A dynamic harness turns those hidden debts into explicit engineering objects. A runtime episode captures the goal, inputs, memory state, tool calls, evidence, output, score, and final action. A failure taxonomy says whether the issue was caused by missing evidence, bad autonomy, stale memory, wrong tool use, unclear responsibility, latency pressure, or cost pressure. A scorecard turns the episode into a measurable state vector. A repair boundary defines which fixes can be automatic and which require human review.
2. The harness as a specification
In normal software, a specification describes what a system should do. In agentic systems, that is not enough. We also need to specify when the system should stop, when it should ask, when it should preserve uncertainty, and when it should treat its own output as untrusted. The harness specification therefore contains five layers.
- Scenario layer: representative and adversarial runtime episodes.
- Gate layer: authority thresholds, evidence requirements, and human approval paths.
- Score layer: quality, latency, cost, responsibility, memory, and safety metrics.
- Repair layer: allowed mutations, approval-required mutations, and rollback rules.
- Audit layer: MARIA coordinates, rationale, evidence paths, and diff history.
This makes the harness more than an evaluation suite. It becomes the contract that implementation must satisfy. A prompt, tool, workflow, or policy is correct only if it improves the runtime vector without violating gates.
3. Harness-driven development loop
The development loop has five stages. The first stage is behavioral modeling: define the decisions the agent must make, the context it may use, and the authority it is allowed to exercise. The second stage is episode encoding: convert examples into replayable runtime episodes. The third stage is implementation: prompts, tools, workflows, and policies are written to satisfy the episodes. The fourth stage is replay: every change is tested against the harness. The fifth stage is hardening: failures become new episodes, not disposable bug notes.
type HarnessDrivenChange = {
coordinate: string
scenarioIds: string[]
allowedAutonomy: "observe" | "draft" | "execute" | "repair"
gates: string[]
expectedScoreDelta: {
quality: number
responsibility: number
latency: number
cost: number
}
approvalRequired: boolean
}The important point is that implementation is not judged by intent. It is judged by replay. If a new prompt makes demos look better but increases unsafe autonomy in edge cases, it fails. If a tool optimization reduces latency but loses evidence traceability, it fails. If a workflow removes a human checkpoint without proving equivalent responsibility preservation, it fails.

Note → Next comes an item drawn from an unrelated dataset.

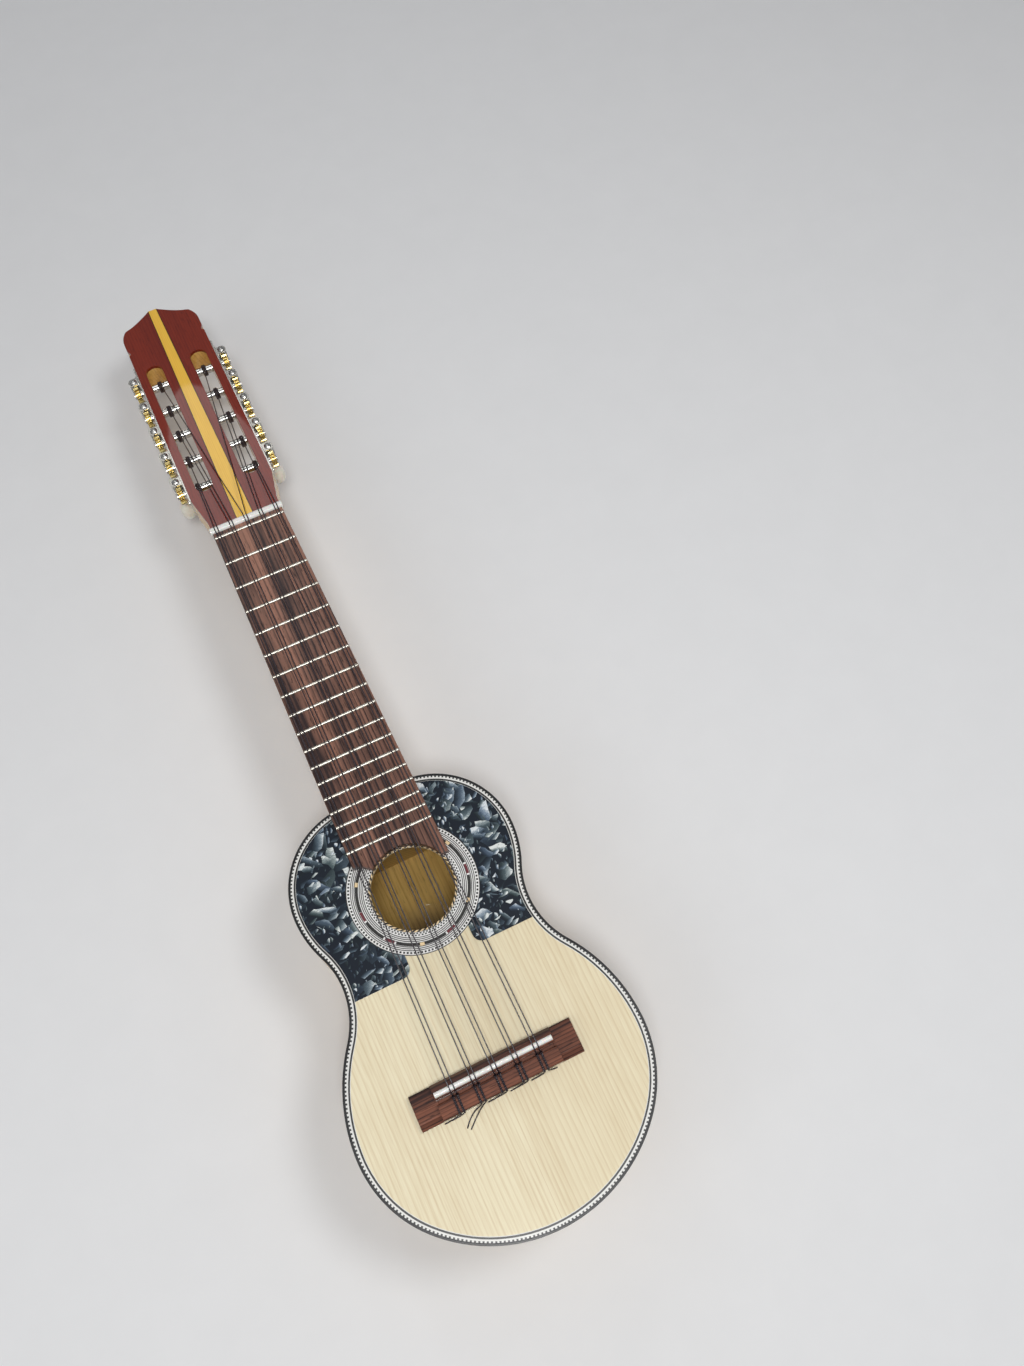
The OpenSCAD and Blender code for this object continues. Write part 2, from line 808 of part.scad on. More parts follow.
module gear_profile() {
    half = 360 / gear_teeth / 4;
    slack = flank_gap / gear_r * 180 / PI;
    tip_half = half * 0.5 - slack;
    polygon([for (i = [0:gear_teeth - 1])
        let (a = i * 360 / gear_teeth)
        for (p = [[gear_r - tooth_in, -half * 1.45], [gear_r, -half + slack],
                  [gear_r + tooth_out, -tip_half], [gear_r + tooth_out, tip_half],
                  [gear_r, half - slack], [gear_r - tooth_in, half * 1.45]])
            polar(p[0], a + p[1])]);
}

// The teeth lean by the worm's lead, so that they lie along its thread
module gear() {
    lean = gear_t * tan(worm_lead) / gear_r * 180 / PI;
    square_hw = drive_hw + fit_gap;
    difference() {
        translate([gear_x - gear_t / 2, 0, 0]) rotate([0, 90, 0])
            rotate([0, 0, gear_phase() - lean / 2])
                linear_extrude(gear_t, twist = -lean, slices = 2) gear_profile();
        translate([gear_x - gear_t, -square_hw, -square_hw])
            cube([2 * gear_t, 2 * square_hw, 2 * square_hw]);
    }
}

// String roller with its gear, the gear's screw and the string wound on it
module roller(s, k) {
    gear_in = gear_x - gear_t / 2;
    gear_out = gear_x + gear_t / 2;
    winding_in = winding_x(k) - winding_hw;
    head_frame() on_side(s) translate([0, roller_y(k), roller_z]) {
        color("whitesmoke") difference() {
            union() {
                rod_x(web_x - pivot_l, web_x + 1, pivot_r);
                rod_x(web_x + 0.15, wall_x - 0.15, barrel_r);
                rod_x(wall_x - 1, gear_in - fit_gap, journal_r);
                translate([gear_in - 1, -drive_hw, -drive_hw])
                    cube([gear_t + 1, 2 * drive_hw, 2 * drive_hw]);
            }
            translate([winding_in - 1, 0, -4]) cylinder(h = 8, r = 0.6);
            rod_x(gear_in, gear_out + 1, gear_screw_r + fit_gap);
        }
        color("gold") gear();
        color("silver") {
            rod_x(gear_in + 0.2, gear_out + 0.5, gear_screw_r);
            rod_x(gear_out + fit_gap, gear_out + 1, 2.3);
        }
        color([0.1, 0.08, 0.1]) difference() {
            rod_x(winding_in, winding_in + 2 * winding_hw, winding_r);
            rod_x(winding_in - 1, winding_in + 2 * winding_hw + 1, barrel_r + fit_gap);
        }
    }
}

// One thread of the worm: a trapezium carried round and along the shaft
module thread() {
    half = worm_pitch / 4 - flank_gap;
    core = worm_r - tooth_in + 0.02;
    section = [[core, -half * 1.5], [worm_r + tooth_out, -half * 0.62],
               [worm_r + tooth_out, half * 0.62], [core, half * 1.5]];
    n = worm_turns * WORM_STEPS;
    points = [for (i = [0:n])
        let (a = i * 360 / WORM_STEPS, rise = (i / n - 0.5) * worm_turns * worm_pitch)
        for (p = section) [p[0] * cos(a), p[0] * sin(a), p[1] + rise]];
    walls = [for (i = [0:n - 1], k = [0:3])
        let (a = i * 4 + k, b = i * 4 + (k + 1) % 4)
        for (tri = [[a, b + 4, a + 4], [a, b, b + 4]]) tri];
    ends = [[0, 2, 1], [0, 3, 2], [n * 4, n * 4 + 1, n * 4 + 2], [n * 4, n * 4 + 2, n * 4 + 3]];
    polyhedron(points = points, faces = concat(walls, ends));
}

module worm(s, k) {
    core = worm_r - tooth_in + 0.1;
    color("silver") head_frame() on_side(s)
        translate([gear_x, roller_y(k) + worm_dy, roller_z]) {
            rotate([0, 0, 90]) thread();
            translate([0, 0, -4.6]) cylinder(h = 9.1, r = core);
            translate([0, 0, shaft_low - roller_z]) cylinder(h = shaft_high - shaft_low, r = shaft_r);
        }
}

module button(s, k) {
    neck_r = 2.6;
    color("ivory") head_frame() on_side(s)
        translate([gear_x, roller_y(k) + worm_dy, button_top - button_l]) difference() {
            rotate_extrude() intersection() {
                union() {
                    translate([button_r - 9, button_l * 0.42]) circle(r = 9);
                    translate([0, 0]) square([neck_r, button_l]);
                }
                square([button_r, button_l]);
            }
            translate([0, 0, button_l - 12]) cylinder(h = 13, r = shaft_r);
        }
}

placed() soundboard();
placed() back();
placed() rib(-1);  // rib_bass
placed() rib(1);  // rib_treble
placed() linings();
placed() top_braces();
placed() back_braces();
placed() neck_block();
placed() tail_block();
placed() bridge_patch();
placed() binding();
placed() purfling();
placed() rosette();
placed() pickguard(-1);  // pickguard_bass
placed() pickguard(1);  // pickguard_treble
placed() neck();
placed() head_face();
placed() head_strip();
placed() head_strip_lines();
placed() fingerboard();
placed() frets();
placed() nut();
placed() bridge();
placed() saddle();
placed() strings();
placed() tuner_plate(-1);  // tuner_plate_bass
placed() tuner_plate(1);  // tuner_plate_treble
placed() plate_screws();
for (t = TUNERS) {
    placed() worm(t[1], t[2]);
    placed() button(t[1], t[2]);
    placed() roller(t[1], t[2]);
}
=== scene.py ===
"""Looks for the charango: materials, strings, inlays and light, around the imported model."""

import json
import math

import bmesh
import bpy
from mathutils import Matrix, Vector


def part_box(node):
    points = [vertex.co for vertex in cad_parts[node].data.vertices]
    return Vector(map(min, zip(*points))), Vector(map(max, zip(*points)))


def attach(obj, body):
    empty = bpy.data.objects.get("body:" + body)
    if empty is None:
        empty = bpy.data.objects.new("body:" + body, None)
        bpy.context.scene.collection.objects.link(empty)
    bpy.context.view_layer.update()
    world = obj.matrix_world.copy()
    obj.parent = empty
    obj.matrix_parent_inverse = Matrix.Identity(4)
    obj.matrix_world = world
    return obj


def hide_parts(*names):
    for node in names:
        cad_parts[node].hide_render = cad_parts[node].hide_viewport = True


MM = 0.001
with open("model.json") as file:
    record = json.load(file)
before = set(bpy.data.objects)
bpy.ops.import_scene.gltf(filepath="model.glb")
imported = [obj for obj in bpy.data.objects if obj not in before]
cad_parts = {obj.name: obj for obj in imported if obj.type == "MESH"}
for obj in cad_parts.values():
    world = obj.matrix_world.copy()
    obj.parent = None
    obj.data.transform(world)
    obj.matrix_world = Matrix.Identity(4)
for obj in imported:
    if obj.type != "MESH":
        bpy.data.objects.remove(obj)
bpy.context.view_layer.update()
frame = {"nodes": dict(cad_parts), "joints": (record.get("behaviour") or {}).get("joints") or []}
NODES = frame["nodes"]
ROOT = "instrument"
TUNERS = [f"{side}_{number}" for side in ("bass", "treble") for number in range(1, 6)]

# Reference places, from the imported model. The strings cross the saddle at the bridge line.
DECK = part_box("soundboard")[1].z
LINE_INSET = 1.8 * MM
LINE_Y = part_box("bridge")[1].y - LINE_INSET
ROSETTE_LOW, ROSETTE_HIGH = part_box("rosette")
HOLE_Y = (ROSETTE_LOW.y + ROSETTE_HIGH.y) / 2


def from_line(x, y, h):
    """A point from x, from y ahead of the bridge line and from h over the deck, in mm."""
    return Vector((x * MM, LINE_Y + y * MM, DECK + h * MM))


# ---- node graph helpers ----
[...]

4. Page-splitting as an engineering metaphor
A good LP section fits within a mobile viewport without horizontal shake. A good agentic feature fits within a governance page without responsibility shake. In both cases the discipline is the same: split the surface into bounded pages, prevent hidden overflow, and let dense content scroll inside a controlled container. Harness-driven development applies this principle to runtime behavior. Each episode is a page. Each page must fit. If it cannot fit, it must be split into smaller episodes, not allowed to overflow into unbounded autonomy.
5. What changes for product teams
The product manager no longer writes only user stories. They define failure stories: what should happen when evidence is missing, when the user asks for an unsafe shortcut, when a data source contradicts memory, or when the agent cannot finish within budget. The engineer no longer asks only whether the code runs. They ask whether the harness state vector improved. The reviewer no longer checks only implementation style. They inspect whether the change modified authority boundaries, evidence paths, or repair permissions.
This creates a practical rule: every feature PR should include the harness delta. What scenarios were added? What scores changed? What gates were touched? What repairs became possible? Which changes remain human-approval-only?
6. Relationship to automatic implementation
Harness-driven development is the prerequisite for safe automatic implementation. If the harness is weak, an implementation agent has no stable target and will optimize for superficial completion. If the harness is strong, the implementation agent can synthesize code against explicit runtime contracts. It can generate a tool, run the episodes, inspect failures, propose a patch, and stop when score improvement saturates or when the next step crosses an approval boundary.
The harness is therefore the difference between code generation and governed implementation. Code generation asks: can the model produce plausible code? Governed implementation asks: can the system prove that the code improves runtime behavior under the authority contract?
7. Research agenda
The next research task is to formalize harness completeness. A harness is incomplete when a behavior can pass all current episodes while still violating the intended responsibility model. We can measure this through mutation testing: deliberately perturb prompts, tools, policies, and memory, then ask whether the harness detects degradation. A strong harness is one that fails bad mutations quickly and explains why.
A second task is harness compression. Enterprise systems cannot replay every episode on every change. The harness needs a minimal basis: a small set of episodes whose score gradients predict the larger runtime. This is where phase-space control becomes practical. The harness should identify which episodes represent distinct regions of risk, then replay the basis on every PR and the full set on scheduled evaluation.
Conclusion
Harness-driven development is a shift from prompt craft to runtime engineering. It makes the dynamic harness the specification, runtime episodes the regression unit, scorecards the measurement surface, and gates the authority boundary. This is the foundation required before MARIA OS can safely support internal automatic implementation and automatic repair.